Scientists at Berkeley Lab and the University of Massachusetts Amherst have demonstrated the first self-powered, aqueous robot that runs continuously without electricity. The technology has potential as an automated chemical synthesis or drug delivery system for pharmaceuticals.
But before a robot can get to work, it needs energy — typically from electricity or a battery. Yet even the most sophisticated robot can run out of juice. For many years, scientists have wanted to make a robot that can work autonomously and continuously, without electrical input.
Now, as reported last week in the journal Nature Chemistry, scientists at the Department of Energy’s Lawrence Berkeley National Laboratory (Berkeley Lab) and the University of Massachusetts Amherst have demonstrated just that — through «water-walking» liquid robots that, like tiny submarines, dive below water to retrieve precious chemicals, and then surface to deliver chemicals «ashore» again and again.
The technology is the first self-powered, aqueous robot that runs continuously without electricity.
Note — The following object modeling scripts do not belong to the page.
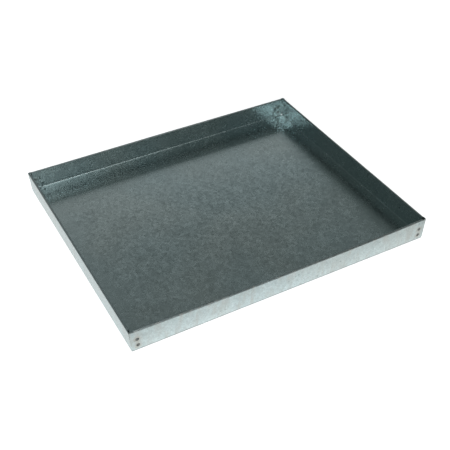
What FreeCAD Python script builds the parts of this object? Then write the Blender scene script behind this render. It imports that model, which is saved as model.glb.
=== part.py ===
import FreeCAD, Part
import math
import os

# A shallow rectangular drain pan folded from one blank of galvanised sheet steel.
# Millimetres, +Z up.  The origin is the middle of the underside, the long sides run
# along X, and the front wall faces -Y.  All four walls end in an open hem folded
# inwards.  End tabs on the left and right walls are bent round the corners, lie flat
# on the inner faces of the front and back walls, and are spot-welded there.

# Overall size, measured over the outer faces at the rim
LENGTH = 600.0
WIDTH = 500.0
HEIGHT = 44.0

# Sheet and folds
SHEET = 1.0
BEND_INNER_R = 1.0
BEND_OUTER_R = BEND_INNER_R + SHEET
HEM_GAP = 2.0
HEM_OUTER_R = SHEET + HEM_GAP / 2
HEM_DEPTH = 15.0
SIDE_LEAN = 3.3
LONG_LEAN = 0.0

# Corners
BARE_RIM_DROP = 0.4
RIM_CORNER_R = 1.5
LAP_SETBACK = 0.5
BUTT_GAP = 0.2
HEM_NOTCH = 7.0
TAB_CLEARANCE = 0.8
TAB_FOOT_WIDTH = 24.0
TAB_TOP_WIDTH = 17.0

# Spot welds, two in each corner
WELD_R = 3.25
WELD_INSET = 12.5
WELD_HEIGHTS = {"lower": 11.0, "upper": 24.0}
DIMPLE_R = 2.6
DIMPLE_DEPTH = 0.15

HALF_LENGTH = LENGTH / 2
HALF_WIDTH = WIDTH / 2
HEM_EDGE_Z = HEIGHT - HEM_DEPTH
BARE_RIM_Z = HEIGHT - BARE_RIM_DROP
TAB_FOOT_Z = BEND_OUTER_R + TAB_CLEARANCE
TAB_TOP_Z = HEM_EDGE_Z - TAB_CLEARANCE


def lean_direction(lean):
    """Unit vector up a wall that leans outwards, as (outward, up)."""
    angle = math.radians(lean)
    return math.sin(angle), math.cos(angle)


def face_offset(lean, height, reach):
    """Distance from the middle to a wall's outer face at a height."""
    return reach - (BARE_RIM_Z - height) * math.tan(math.radians(lean))


def bend_centre(lean, reach):
    """Distance from the middle to the axis of the bend between floor and wall."""
    bend_face = BEND_OUTER_R / math.cos(math.radians(lean))
    return face_offset(lean, BEND_OUTER_R, reach) - bend_face


def polar(centre, radius, degrees):
    """Point on a circle in the plane across a wall."""
    angle = math.radians(degrees)
    return centre[0] + radius * math.cos(angle), centre[1] + radius * math.sin(angle)


def fold_centre(lean, reach):
    """Axis of a hem's fold, in the plane across a wall."""
    height = HEIGHT - HEM_OUTER_R
    return face_offset(lean, height, reach) - HEM_OUTER_R / math.cos(math.radians(lean)), height


def hem_top(lean, reach):
    """Top of a wall's section where it is hemmed, from its outer to its inner face."""
    fold = fold_centre(lean, reach)
    out, up = lean_direction(lean)
    hem_run = (fold[1] - HEM_EDGE_Z) / up
    fold_inner_r = HEM_GAP / 2
    hem_back = polar(fold, HEM_OUTER_R, 180 - lean)
    hem_front = polar(fold, fold_inner_r, 180 - lean)
    hem_back_end = (hem_back[0] - hem_run * out, hem_back[1] - hem_run * up)
    hem_front_end = (hem_front[0] - hem_run * out, hem_front[1] - hem_run * up)
    return [
        ("line", polar(fold, HEM_OUTER_R, -lean)),
        ("arc", polar(fold, HEM_OUTER_R, 90 - lean), hem_back),
        ("line", hem_back_end),
        ("line", hem_front_end),
        ("line", hem_front),
        ("arc", polar(fold, fold_inner_r, 90 - lean), polar(fold, fold_inner_r, -lean)),
    ]


def bare_top(lean, reach):
    """Top of a wall's section beyond the ends of its hem, cut off level."""
    fold = fold_centre(lean, reach)
    outer = face_offset(lean, BARE_RIM_Z, reach)
    inner = outer - SHEET / math.cos(math.radians(lean))
    return [
        ("line", polar(fold, HEM_OUTER_R, -lean)),
        ("line", (outer, BARE_RIM_Z)),
        ("line", (inner, BARE_RIM_Z)),
        ("line", polar(fold, HEM_GAP / 2, -lean)),
    ]


def wall_outline(lean, reach, top):
    """Section of the floor bend and the wall under a given top, as lines and arcs."""
    bend = (bend_centre(lean, reach), BEND_OUTER_R)
    return [
        ("line", (bend[0], 0.0)),
        ("arc", polar(bend, BEND_OUTER_R, -45 - lean / 2), polar(bend, BEND_OUTER_R, -lean)),
        *top,
        ("line", polar(bend, BEND_INNER_R, -lean)),
        ("arc", polar(bend, BEND_INNER_R, -45 - lean / 2), (bend[0], SHEET)),
        ("line", (bend[0], 0.0)),
    ]


def outline_face(outline, place):
    """Planar face from an outline, with place() turning each pair into a vector."""
    edges = []
    here = outline[0][1]
    for piece in outline[1:]:
        end = piece[-1]
        if piece[0] == "line":
            edges.append(Part.LineSegment(place(*here), place(*end)).toShape())
        else:
            edges.append(Part.Arc(place(*here), place(*piece[1]), place(*end)).toShape())
        here = end
    return Part.Face(Part.Wire(edges))


def polygon_prism(points, direction):
    """Solid swept from a closed polygon."""
    return Part.Face(Part.makePolygon(points + [points[0]])).extrude(direction)


def side_wall():
    """Right wall: hemmed along most of its length, with bare ends inside the long walls."""
    hem_end = HALF_WIDTH - HEM_NOTCH
    tab_bend = HALF_WIDTH - SHEET - BEND_OUTER_R
    rim_reach = HALF_WIDTH - SHEET - BUTT_GAP
    hemmed = wall_outline(SIDE_LEAN, HALF_LENGTH, hem_top(SIDE_LEAN, HALF_LENGTH))
    bare = wall_outline(SIDE_LEAN, HALF_LENGTH, bare_top(SIDE_LEAN, HALF_LENGTH))
    face = outline_face(hemmed, lambda u, v: FreeCAD.Vector(u, -hem_end, v))
    wall = face.extrude(FreeCAD.Vector(0, 2 * hem_end, 0))
    face = outline_face(bare, lambda u, v: FreeCAD.Vector(u, hem_end, v))
    bare_end = face.extrude(FreeCAD.Vector(0, rim_reach - hem_end, 0))
    elevation = [
        (hem_end, 0.0),
        (tab_bend, 0.0),
        (tab_bend, TAB_TOP_Z),
        (rim_reach, TAB_TOP_Z + TAB_CLEARANCE / 2),
        (rim_reach, HEIGHT),
        (hem_end, HEIGHT),
    ]
    start_x = HALF_LENGTH / 2
    points = [FreeCAD.Vector(start_x, y, z) for y, z in elevation]
    bare_end = bare_end.common(polygon_prism(points, FreeCAD.Vector(LENGTH, 0, 0)))
    return [wall, bare_end, mirrored(bare_end, FreeCAD.Vector(0, 1, 0))]


def long_wall():
    """Back wall: hemmed, with bare ends that reach over the corner bends."""
    hem_end = HALF_LENGTH - HEM_NOTCH
    hemmed = wall_outline(LONG_LEAN, HALF_WIDTH, hem_top(LONG_LEAN, HALF_WIDTH))
    bare = wall_outline(LONG_LEAN, HALF_WIDTH, bare_top(LONG_LEAN, HALF_WIDTH))
    face = outline_face(hemmed, lambda u, v: FreeCAD.Vector(-hem_end, u, v))
    wall = face.extrude(FreeCAD.Vector(2 * hem_end, 0, 0))
    face = outline_face(bare, lambda u, v: FreeCAD.Vector(hem_end, u, v))
    bare_end = face.extrude(FreeCAD.Vector(HEM_NOTCH, 0, 0))
    floor_reach = bend_centre(SIDE_LEAN, HALF_LENGTH)
    foot = face_offset(SIDE_LEAN, BEND_OUTER_R, HALF_LENGTH) - LAP_SETBACK
    round_z = BARE_RIM_Z - RIM_CORNER_R
    shoulder = face_offset(SIDE_LEAN, round_z, HALF_LENGTH) - LAP_SETBACK
    round_centre = (shoulder - RIM_CORNER_R / math.cos(math.radians(SIDE_LEAN)), round_z)
    elevation = [
        ("line", (hem_end, 0.0)),
        ("line", (floor_reach, 0.0)),
        ("line", (floor_reach, BEND_OUTER_R)),
        ("line", (foot, BEND_OUTER_R)),
        ("line", polar(round_centre, RIM_CORNER_R, -SIDE_LEAN)),
        ("arc", polar(round_centre, RIM_CORNER_R, 45 - SIDE_LEAN / 2), (round_centre[0], BARE_RIM_Z)),
        ("line", (hem_end, BARE_RIM_Z)),
        ("line", (hem_end, 0.0)),
    ]
    start_y = HALF_WIDTH / 2
    trim = outline_face(elevation, lambda u, v: FreeCAD.Vector(u, start_y, v))
    bare_end = bare_end.common(trim.extrude(FreeCAD.Vector(0, WIDTH, 0)))
    return [wall, bare_end, mirrored(bare_end, FreeCAD.Vector(1, 0, 0))]


def corner_block(inset):
    """Block whose right end follows the side wall and whose back is the tab's face."""
    slant = inset / math.cos(math.radians(SIDE_LEAN))
    low_x = face_offset(SIDE_LEAN, 0.0, HALF_LENGTH) - slant
    high_x = face_offset(SIDE_LEAN, HEIGHT, HALF_LENGTH) - slant
    back_y = HALF_WIDTH - SHEET - inset
    section = [(0.0, 0.0), (low_x, 0.0), (high_x, HEIGHT), (0.0, HEIGHT)]
    points = [FreeCAD.Vector(x, 0, z) for x, z in section]
    block = polygon_prism(points, FreeCAD.Vector(0, back_y, 0))
    corner = [edge for edge in block.Edges if is_corner_edge(edge, low_x, back_y)]
    return block.makeFillet(BEND_OUTER_R - inset, corner)


def is_corner_edge(edge, low_x, back_y):
    """True for the upright edge at the right end of the back face."""
    middle = edge.CenterOfMass
    return middle.y > back_y - SHEET / 2 and middle.x > low_x - SHEET and middle.z > SHEET


def tab():
    """Back right tab: the side wall's end bent round the corner onto the back wall."""
    skin = corner_block(0.0).cut(corner_block(SHEET))
    edge_x = face_offset(SIDE_LEAN, 0.0, HALF_LENGTH)
    outline = [
        (edge_x - TAB_FOOT_WIDTH, TAB_FOOT_Z),
        (LENGTH, TAB_FOOT_Z),
        (LENGTH, TAB_TOP_Z),
        (edge_x - TAB_TOP_WIDTH, TAB_TOP_Z),
    ]
    low_y = HALF_WIDTH - SHEET - BEND_OUTER_R
    points = [FreeCAD.Vector(x, low_y, z) for x, z in outline]
    return skin.common(polygon_prism(points, FreeCAD.Vector(0, WIDTH, 0)))


def mirrored(shape, normal):
    """Mirror image through the origin."""
    return shape.mirror(FreeCAD.Vector(0, 0, 0), normal)


def pan_sheet():
    """The folded blank: floor, four walls and four corner tabs, with weld seats."""
    x_normal = FreeCAD.Vector(1, 0, 0)
    y_normal = FreeCAD.Vector(0, 1, 0)
    floor_x = bend_centre(SIDE_LEAN, HALF_LENGTH)
    floor_y = bend_centre(LONG_LEAN, HALF_WIDTH)
    corner = FreeCAD.Vector(-floor_x, -floor_y, 0)
    sheet = Part.makeBox(2 * floor_x, 2 * floor_y, SHEET, corner)
    back_right_tab = tab()
    front_right_tab = mirrored(back_right_tab, y_normal)
    tabs = [back_right_tab, front_right_tab]
    tabs += [mirrored(one, x_normal) for one in tabs]
    walls = side_wall() + [mirrored(one, x_normal) for one in side_wall()]
    walls += long_wall() + [mirrored(one, y_normal) for one in long_wall()]
    sheet = sheet.multiFuse(walls + tabs).removeSplitter()
    for centre, outward in weld_places().values():
        start = centre + outward * SHEET
        seat = Part.makeCylinder(WELD_R, 4 * SHEET, start, outward * -1)
        sheet = sheet.cut(seat)
    return sheet


def weld_places():
    """Each weld's name, the point on the wall's outer face and that face's normal."""
    places = {}
    for end, outward_y in (("front", -1), ("back", 1)):
        for hand, outward_x in (("left", -1), ("right", 1)):
            for level, height in WELD_HEIGHTS.items():
                edge_x = face_offset(SIDE_LEAN, height, HALF_LENGTH)
                centre = FreeCAD.Vector(outward_x * (edge_x - WELD_INSET), outward_y * HALF_WIDTH, height)
                places[f"weld_{end}_{hand}_{level}"] = (centre, FreeCAD.Vector(0, outward_y, 0))
    return places


def spot_weld(centre, outward):
    """Nugget through the wall and the tab, dished at both faces by the electrodes."""
    thickness = 2 * SHEET
    section = [
        (0.0, DIMPLE_DEPTH),
        (DIMPLE_R, DIMPLE_DEPTH),
        (WELD_R, 0.0),
        (WELD_R, thickness),
        (DIMPLE_R, thickness - DIMPLE_DEPTH),
        (0.0, thickness - DIMPLE_DEPTH),
    ]
    points = [FreeCAD.Vector(r, depth, 0) for r, depth in section]
    face = Part.Face(Part.makePolygon(points + [points[0]]))
    nugget = face.revolve(FreeCAD.Vector(0, 0, 0), FreeCAD.Vector(0, 1, 0), 360)
    inward = FreeCAD.Rotation(FreeCAD.Vector(0, 1, 0), outward * -1)
    nugget.Placement = FreeCAD.Placement(centre, inward)
    return nugget


def export(shape, node):
    """Write one node's STEP file and print its facts."""
    shape.exportStep(f"parts/{node}.step")
    box = shape.BoundBox
    size = f"{box.XLength:.1f} x {box.YLength:.1f} x {box.ZLength:.1f}"
    state = f"{len(shape.Solids)} solid, valid {shape.isValid()}, {shape.Volume:.1f} mm3"
    print(node, size, state)


def main():
    os.makedirs("parts", exist_ok=True)
    export(pan_sheet(), "pan_sheet")
    for node, (centre, outward) in weld_places().items():
        export(spot_weld(centre, outward), node)


main()
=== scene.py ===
import math

import bmesh
import bpy
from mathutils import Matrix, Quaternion, Vector, noise


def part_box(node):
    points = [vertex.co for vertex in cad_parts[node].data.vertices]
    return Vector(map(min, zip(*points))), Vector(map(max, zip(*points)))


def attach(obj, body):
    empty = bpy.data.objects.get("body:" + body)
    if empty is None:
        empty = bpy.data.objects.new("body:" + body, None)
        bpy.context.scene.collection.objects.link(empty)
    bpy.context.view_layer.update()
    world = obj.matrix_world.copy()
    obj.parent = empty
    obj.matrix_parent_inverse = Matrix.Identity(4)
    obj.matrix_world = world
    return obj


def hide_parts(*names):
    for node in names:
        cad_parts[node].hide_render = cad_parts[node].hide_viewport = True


# A galvanised-steel drain pan on a white studio floor.  Metres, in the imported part's frame.

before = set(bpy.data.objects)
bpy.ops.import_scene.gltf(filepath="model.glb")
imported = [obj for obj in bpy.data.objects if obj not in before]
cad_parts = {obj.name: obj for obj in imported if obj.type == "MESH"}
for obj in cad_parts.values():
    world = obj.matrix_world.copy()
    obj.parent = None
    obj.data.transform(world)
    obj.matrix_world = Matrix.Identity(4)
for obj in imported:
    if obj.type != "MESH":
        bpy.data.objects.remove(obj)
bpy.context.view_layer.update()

MM = 0.001

# Camera
CAMERA_AZIMUTH = math.radians(-28.75)
CAMERA_ELEVATION = math.radians(39.25)
CAMERA_DISTANCE = 1.583
CAMERA_TARGET = Vector((-0.0091, -0.03805, 0.0))
CAMERA_ROLL = math.radians(-0.11)
SENSOR_WIDTH = 36.0
FOCAL_LENGTH = 65.88
NEAREST_SEEN = 0.05
FARTHEST_SEEN = 60.0

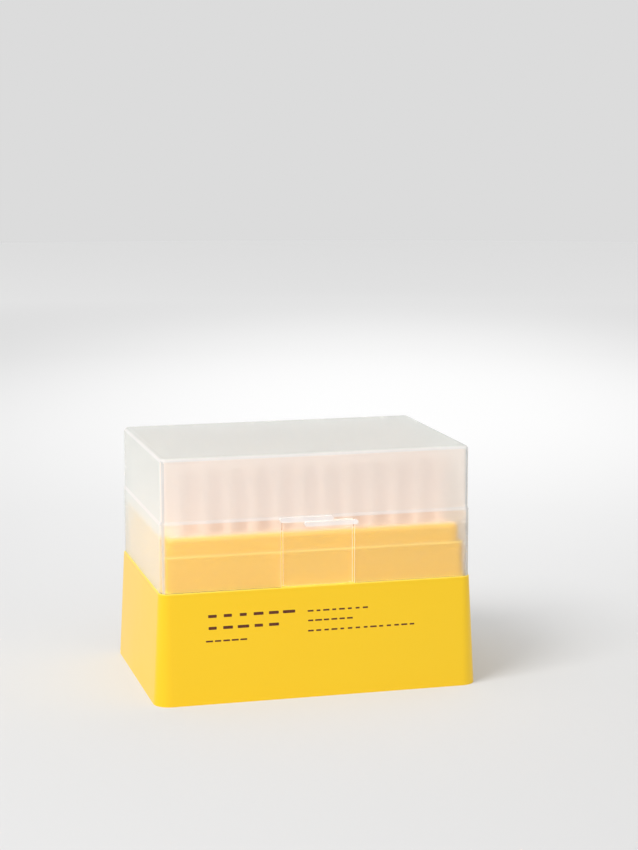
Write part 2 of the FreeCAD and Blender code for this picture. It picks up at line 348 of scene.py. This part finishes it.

# %% [markdown]
# ## The frosted plastic of the lid
#
# The lid is a thin wall of the same plastic with a frosted skin. A frosted wall blurs what is far behind it
# and leaves what nearly touches it readable, and it turns milky where you look along it. Rough transmission
# does the blurring. Alpha lets a share of the light pass straight through, and the Layer Weight node closes
# that share at grazing angles. Light that falls through a milky wall still arrives on the other side,
# scattered, so the wall throws no dark shadow: for shadow rays its alpha is 0.
#
# One recipe gives eight finishes, and all but the corners' carry a faint painted glow for light scattered in
# the wall. Below the lid's step a long wall is clear enough for the rim to show through it, and above the
# tray it turns milkier and a stronger, warm painted glow stands for the light of the tips. Above the step the
# long walls are milky outside. The top and the ends have a cooler tone outside, a painted reflection, and the
# ends have a lining of their own inside, whose painted glow stands for light coming in through them. The step
# and the top's rounded edges carry a painted highlight, the finger bars are thick, the slits' cut edges carry
# a painted highlight, and the round corners are painted with a grey line.

# %% Frosted plastic
FROSTED_FACING = 0.82
FROSTING_REACH = 2 * MM
WALL_GRAZING = 1.0
WALL_SHADE = 0.0
GRAZING_BLEND = 0.35
GRAZING_POWER = 2.0
WALL_COAT = 0.7
WALL_COAT_ROUGHNESS = 0.1
# Painted glow: WALL_LIGHT at each finish's glow strength stands for light scattered in the wall, and
# BAND_GLOW above the tray for the tips' warm light.
WALL_LIGHT = srgb(250, 250, 250)
BAND_GLOW = 0.085
BAR_PROUD = 1.6 * MM
WALL_Y = lid_high.y - BAR_PROUD


def alpha_of_wall(tree, straight):
    """How much of the light a wall stops: straight is that share face on, a number or an output socket."""
    weight = add_node(tree, "ShaderNodeLayerWeight", Blend=GRAZING_BLEND)
    grazing = arithmetic(tree, "POWER", weight.outputs["Facing"], GRAZING_POWER)
    left_over = arithmetic(tree, "SUBTRACT", WALL_GRAZING, straight)
    veil = arithmetic(tree, "MULTIPLY_ADD", grazing, left_over, straight, clamp=True)
    shading = tree.nodes.new("ShaderNodeLightPath").outputs["Is Shadow Ray"]
    share = arithmetic(tree, "MULTIPLY_ADD", shading, WALL_SHADE - 1.0, 1.0)
    return arithmetic(tree, "MULTIPLY", veil, share)


def make_frosted_plastic(name, facing, clear, rough, glow, tone, band=None):
    """One finish of the frosted plastic.

    facing is its alpha face on, clear its transmission, rough its roughness, and glow the strength of its
    painted glow. Above the tray a finish that is clearer than FROSTED_FACING turns as milky as that.
    With a band its painted glow also gets stronger there, by BAND_GLOW, and turns to that tone, for the warm
    light of the tips.
    """
    material, tree, shader = start_material(
        name, Base_Color=tone, Transmission_Weight=clear, IOR=1.49, Coat_Weight=WALL_COAT,
        Coat_Roughness=WALL_COAT_ROUGHNESS, Emission_Color=WALL_LIGHT,
        Emission_Strength=glow + (BAND_GLOW if band else 0.0))
    straight = facing
    if facing < FROSTED_FACING:
        _, axes = placed(tree)
        rise = arithmetic(tree, "SUBTRACT", axes["Z"], tray_top_z)
        frosting = arithmetic(tree, "DIVIDE", rise, FROSTING_REACH, clamp=True)
        straight = arithmetic(tree, "MULTIPLY_ADD", frosting, FROSTED_FACING - facing, facing)
        if band:
            part = glow / (glow + BAND_GLOW)
            join(tree, mixed(tree, frosting, (part, part, part, 1.0), band), shader.inputs["Emission Color"])
    join(tree, alpha_of_wall(tree, straight), shader.inputs["Alpha"])
    give_skin(tree, shader, 0.01 * MM, Roughness=rough, Spread=0.06)
    return material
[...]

It has potential as an automated chemical synthesis or drug delivery system for pharmaceuticals.
«We have broken a barrier in designing a liquid robotic system that can operate autonomously by using chemistry to control an object’s buoyancy,» said senior author Tom Russell, a visiting faculty scientist and professor of polymer science and engineering from the University of Massachusetts Amherst who leads the Adaptive Interfacial Assemblies Towards Structuring Liquids program in Berkeley Lab’s Materials Sciences Division.
Russell said that the technology significantly advances a family of robotic devices called «liquibots.» In previous studies, other researchers demonstrated liquibots that autonomously perform a task, but just once; and some liquibots can perform a task continuously, but need electricity to keep on running. In contrast, «we don’t have to provide electrical energy because our liquibots get their power or ‘food’ chemically from the surrounding media,» Russell explained.